D. A dependent family member.
Answer: C
A dependent child is the only other correct answer.
Mrs. Smart, age 63, is taking early Social Security benefits of $1,200 per month. She continues to work part-time making $1,000 per month. How much will her Social Security benefits be reduced?
A. $0
B. $200
C. $1,000
D. $1,200
Answer: A
Her earnings ($12,000 per year) are less than the threshold. Her benefits will not be reduced.
All the following are a type of retirement plan except?
A. Money purchase
B. 403(b)
C. ESOP
D. FSA 125 plan
Answer: D
FSA (Flexible Spending Accounts) are employee deferred plans for employee benefits not retirement.
In a target benefit plan, which provisions are shared with defined contribution plans?
A. Forfeitures may be reallocated or used to reduce employer contributions.
B. Plan generally benefits older employees.
C. Actuary determines the initial contribution level.
D. Employer assumes the investment risk.
Answer: A
The employee assumes the investment risk.
Under a profit-sharing plan the minimum funding is?
A. 3% (DC plan)
B. 15%
C. 25%
D. Substantial and Recurring
Answer: D
The employer’s contributions to each plan year can be a purely discretionary amount or nothing at all. But a profit-sharing plan is subject to a “substantial and recurring” requirement.

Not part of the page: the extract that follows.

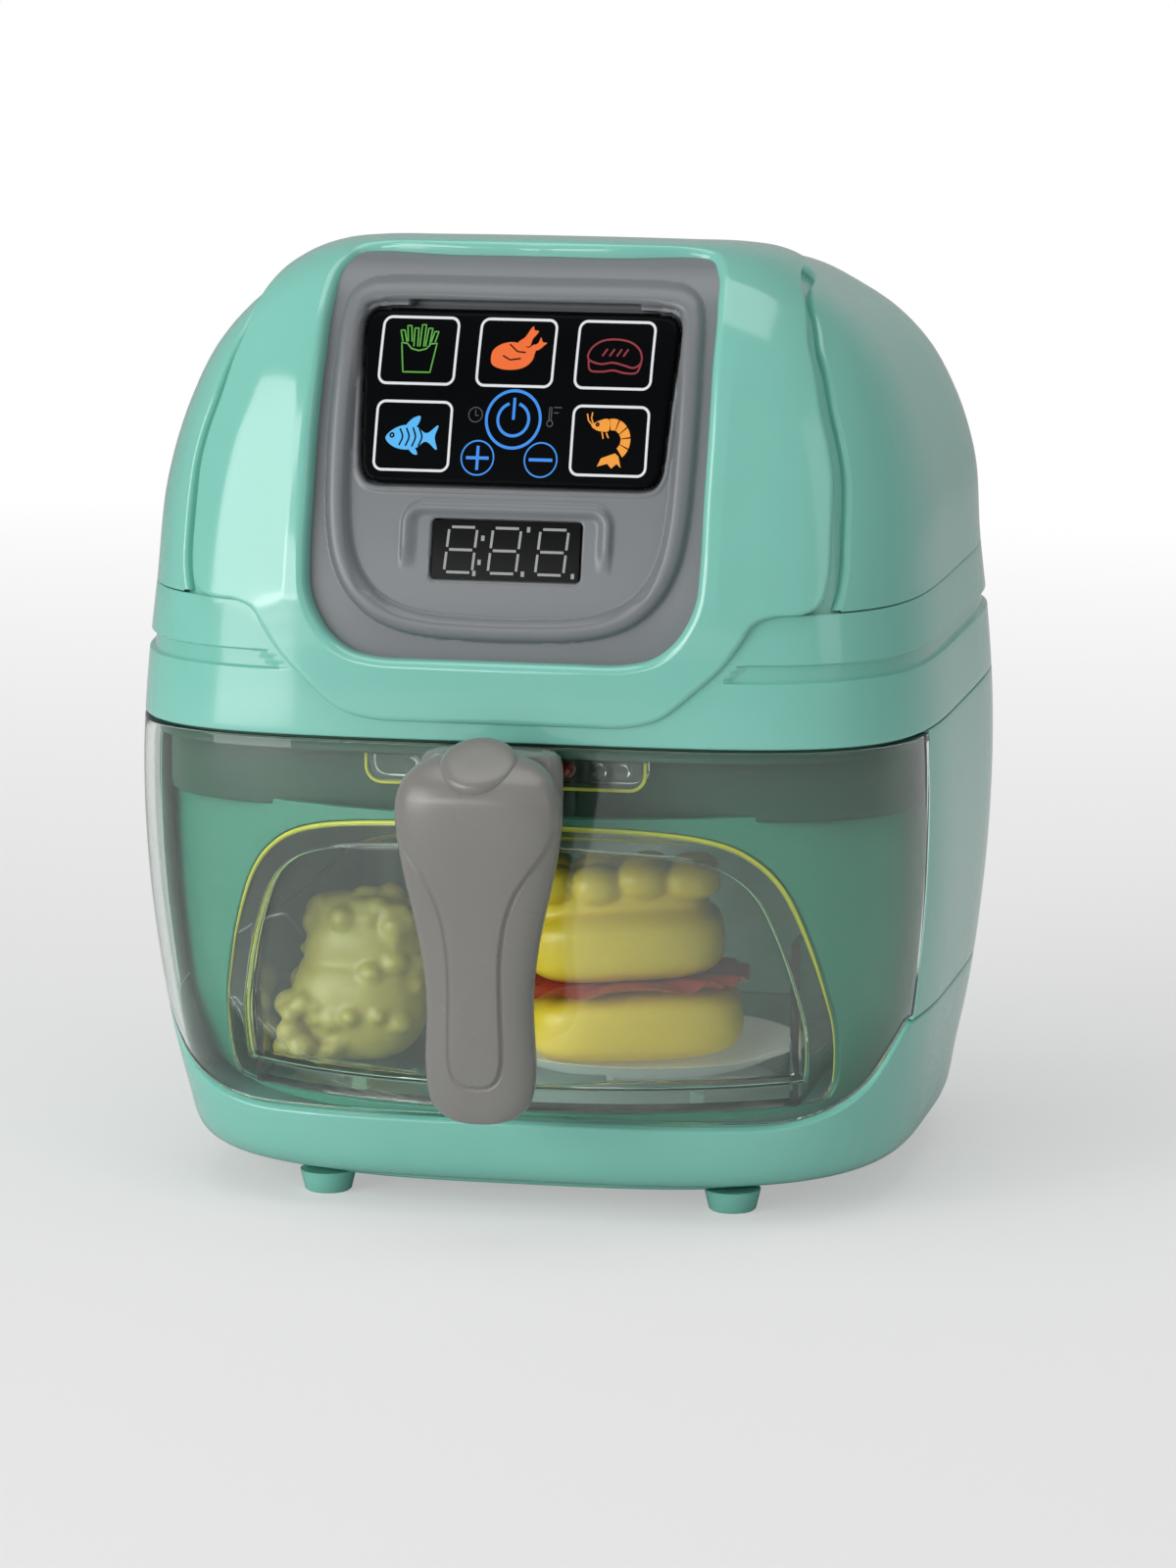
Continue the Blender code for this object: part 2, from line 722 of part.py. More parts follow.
def make_battery_bay():
    """Battery box under the deck with two cells, two contacts, a cover and its screw."""
    x, y = battery_middle()
    room_x, room_y = battery_room()
    low = base_floor_top + gap
    high = deck_height - gap
    bay = box("battery_box", (x - room_x - box_wall, y - room_y - box_wall, low),
              (x + room_x + box_wall, y + room_y + box_wall, high))
    cut(bay, box("_battery_box_inside", (x - room_x, y - room_y, 0), (x + room_x, y + room_y, high - box_wall)))
    paint(bay, BLACK)
    centre_z = low + battery_radius
    for index, side in enumerate((-1, 1)):
        cell_y = y + side * battery_spacing / 2
        cell = rod(f"battery_{index + 1}", battery_radius - gap, (x - battery_length / 2, cell_y, centre_z),
                   (x + battery_length / 2, cell_y, centre_z))
        paint(cell, CELL)
    for name, side in (("battery_contact_left", -1), ("battery_contact_right", 1)):
        outer = x + side * (room_x - gap)
        inner = outer - side * contact_thickness
        contact = box(name, (min(outer, inner), y - battery_spacing / 2 - battery_radius / 2, centre_z
                             - contact_height / 2),
                      (max(outer, inner), y + battery_spacing / 2 + battery_radius / 2, centre_z
                       + contact_height / 2))
        for row in (-1, 1):
            cell_y = y + row * battery_spacing / 2
            tip = x + side * (battery_length / 2 + gap)
            join(contact, rod(f"_{name}_{row}", battery_radius / 2, ((inner + outer) / 2, cell_y, centre_z),
                              (tip, cell_y, centre_z), battery_radius / 4, segments=12))
        paint(contact, STEEL)
    cover = box("battery_cover", (x - room_x + gap, y - room_y + gap, base_bottom),
                (x + room_x + cover_tab - gap, y + room_y - gap, cover_top))
    cut(cover, rod("_cover_screw_hole", screw_radius + gap, (cover_screw_x, y, 0),
                   (cover_screw_x, y, cover_top + overrun), segments=12))
    paint(cover, MINT)
    head_top = base_bottom - gap
    screw = rod("cover_screw", screw_head_radius, (cover_screw_x, y, head_top - screw_head_height),
                (cover_screw_x, y, head_top), segments=16)
    join(screw, rod("_cover_screw_shank", screw_radius, (cover_screw_x, y, head_top - screw_head_height / 2),
                    (cover_screw_x, y, base_bottom + screw_length / 2), segments=12))
    paint(screw, STEEL)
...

A solo 401(k) will allow which of the following contributions?
I. Elective deferrals
II. Employer contributions
III. Forfeitures
IV. Catch-up (age 50 or older)
A. All of the Above
B. I, IV
C. II, III
D. I, II, IV
E. I
Answer: D
There are no forfeitures in a solo 401(k). The other contributions are allowed.
Carol, age 65, is a HCE. She has received salaries of $150,000, $175,000, and $200,000 for the last three years. What will be Carol’s maximum benefit under a defined benefit plan if she retires at the end of this year?
A. Unknown, she will get her account balance.
B. $175,000
C. $275,000
D. 1.5% times years of service times $275,000
Answer: B
100% of the average compensation over the past three years. The maximum benefit is in answers C and D but does not apply.
Jack works for ABC, Inc. If ABC defined benefits plan provides for a life annuity equal to 1.5% of earnings per year up to 30 years of service, how much will Jack get with an average annual compensation of $100,000 received as an annual pension after 20 years?
A. $30,000
B. $45,000
C. $46,000
D. $100,000
Answer: A
1.5% x 20 years = 30%
$100,000 x 30% = $30,000
In a defined benefit plan, which factor does not affect the amount of employer contributions?
A. Participant’s proximity to retirement age
B. Forfeiture
C. Salaries of key employees that exceed the salary cap
D. Investment return assumptions
Answer: C
Salaries above the salary cap have no effect.